American artist (1899–1967)

Carroll Livingston Wainwright (December 2, 1899 - July 6, 1967) was an American artist and socialite.

==Early life==
Wainwright was born on December 2, 1899, in Philadelphia, Pennsylvania, to Stuyvesant Wainwright (1863–1930) and Caroline Smith Snowden (1865–1960). His siblings included Stuyvesant Wainwright (1891–1975) J. Howard Wainwright, and Loudon Snowden Wainwright (1898–1942). After his parents' divorce, his mother remarried to Dr. Carl F. Wolff (1864–1934), and his father remarried to Sarah Hughes.

He was a nephew of General Jonathan Mayhew Wainwright (1883–1953), a four star-general who was the hero of Bataan and commander of the U.S. forces in the Philippines during World War II. Through his brother, Loudon, he was the uncle of Loudon Wainwright Jr., and the grand-uncle of Loudon Wainwright III, the singer and songwriter, himself the father of Rufus Wainwright, Martha Wainwright, and Lucy Wainwright Roche.

His paternal grandparents were Margaret (née Livingston) Wainwright and John Howard Wainwright, who was the son of the Bishop of New York, Jonathan Mayhew Wainwright. His maternal grandparents were Elizabeth Robinson Smith and Archibald Loudon Snowden, who served as U.S. Ambassador to Spain, Serbia, Romania and Greece. He was a direct descendant of Peter Stuyvesant, the last Dutch governor of New York.

==Career==
After his marriage in 1920, he became a Wall Street broker. In 1923, he left Wall Street and became a painter, continuing nearly the rest of his life. He focused his art on painting miniatures.

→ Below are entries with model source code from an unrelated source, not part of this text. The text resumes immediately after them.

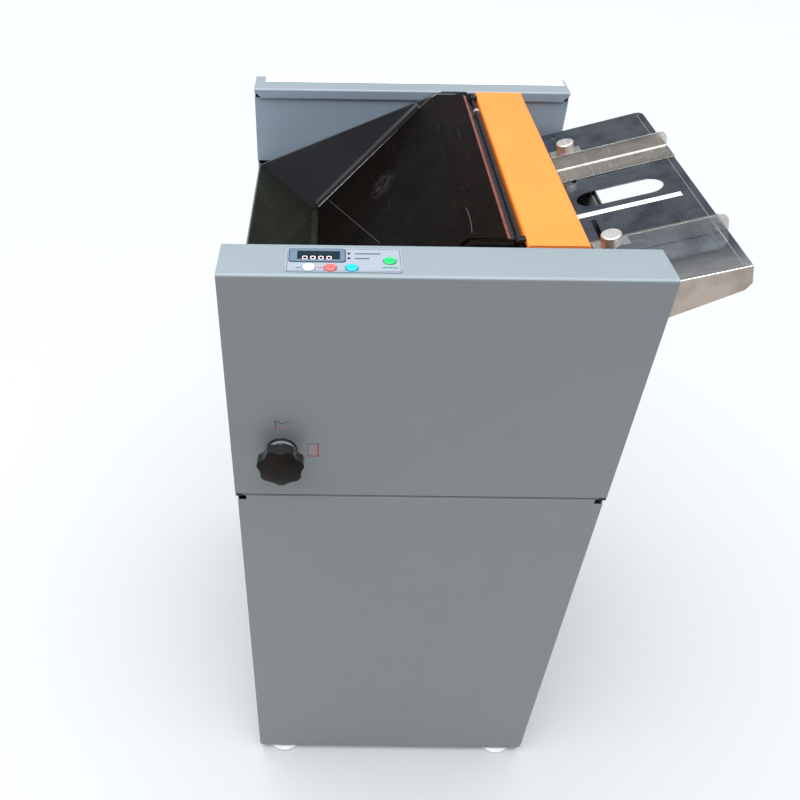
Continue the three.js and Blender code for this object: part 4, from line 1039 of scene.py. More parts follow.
def link(name: str, data: bpy.types.ID) -> bpy.types.Object:
    """Makes an object of some data and links it to the scene.

    Args:
        name: The object's name.
        data: Its mesh, light or camera.

    Returns:
        The object.
    """
    thing = bpy.data.objects.new(name, data)
    bpy.context.scene.collection.objects.link(thing)
    return thing


def add(
    mesh: bpy.types.Mesh,
    finish: Finish,
    body: Body | str = Body.CABINET,
    ease: float = 0.0,
    more: Sequence[Finish] = (),
) -> bpy.types.Object:
    """Puts a finished piece on its body.

    Args:
        mesh: Its mesh in the row frame.
        finish: Its finish.
        body: The body that carries it.
        ease: Width of its rounded edges, in millimetres.
        more: Further finishes for faces with a higher material index.

    Returns:
        The piece.
    """
    thing = link(mesh.name, mesh)
    if not mesh.materials:
        for each in (finish, *more):
            mesh.materials.append(each.material())
    soften(thing, ease)
    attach(thing, body.value if isinstance(body, Body) else body)
    log.info("piece %s on %s", thing.name, body)
    return thing


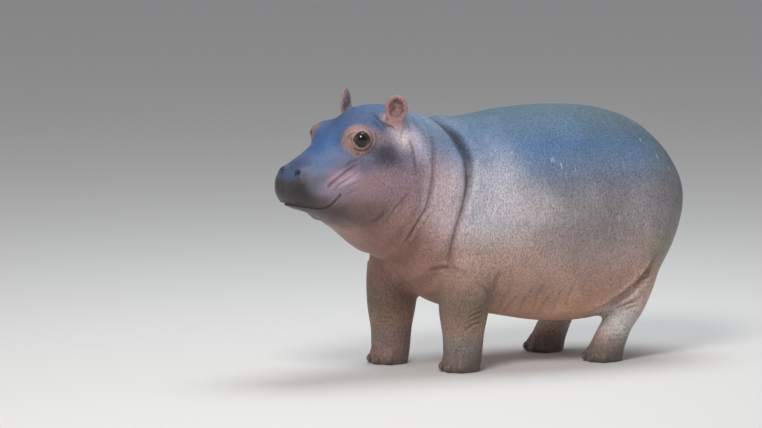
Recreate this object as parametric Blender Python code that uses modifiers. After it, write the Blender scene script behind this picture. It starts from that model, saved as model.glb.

In 1927, the family moved to East Hampton, New York, where they built an imposing house called "Gulf Crest," that was valued at $350,000 in 1937.

===Military service===
During World War I, he left the Pawling School, and enlisted in the U.S. Naval Reserve, where he served patrol boat duty. In 1942, Wainwright again enlisted, serving on an anti-submarine patrol sailing ship out of Greenport.

==Personal life==
On May 27, 1920, Wainwright eloped and married 18-year-old Edith Catherine Gould (1900–1937). She was the daughter of millionaire George Jay Gould I (1864-1923) and Edith M. Kingdon (1864-1921). Before their divorce in 1932, they became the parents of:

- Stuyvesant Wainwright II (1921–2010), who represented New York's 1st District in the U.S. House of Representatives from 1953 to 1961.
- Caroline DePeyster Wainwright (1924–1969), who married Edward T. Shean, an investment banker, in 1945. They divorced in 1963.
- Carroll Livingston Wainwright Jr. (1925–2016), who married Nina Walker in 1948.

In February 1931, he was committed to the Bloomingdale Hospital at White Plains by his brothers. In their suit, they claimed he had been subject to hallucinations since 1916, when he had pneumonia and an appendicitis operation. They claimed he had suffered breakdowns in 1916, 1923 and 1929 because of overwork and the strenuous demands of society. Three months later, he was released.

After their divorce in January 1932, his ex-wife immediately married Sir Hector MacNeal, the Scottish shipowner. There was no property settlement.

Wainwright died in 1967 in East Hampton on Long Island.